The environmental work of the European Union helped banish a number of pesticides and brought some control over fertilisers. But we still need to do more work on excessive nitrogen and more to counteract some of the damage from too-intensive farming. We want greater control of water abstraction. I find it frustrating that nobody in areas where water is abstracted knows what these agreements are. If local people knew the scale of these abstractions, they would be amazed and infuriated. We need publicity about what is being abstracted and when.
Where I live, there are huge water resources—artesian basins under the downlands—yet, even though we have very cheap water rates, we are still abstracting from the rivers in summer months, when the water levels are already lower.
We need more community schemes, not the Government just implementing measures. We need communities building from the bottom up to take control and respond, so that they themselves can see and benefit from the restoration work that they do.
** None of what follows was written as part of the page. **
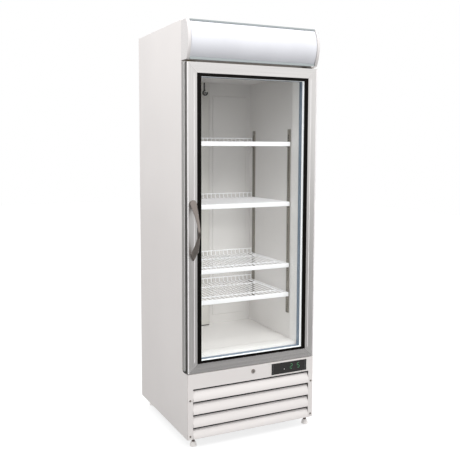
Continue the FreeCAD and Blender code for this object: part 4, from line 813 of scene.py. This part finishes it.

Viscount Grey may have done much to promote interest in chalk streams 100 years ago. Rachel Carson’s book, Silent Spring, in the 1960s was the first sign to me of the destruction we were exacting on the delicate natural balance of areas such as chalk streams, which I am now delighted to play my part in trying to protect. We owe it to future generations to acclaim them and restore them to their former glory.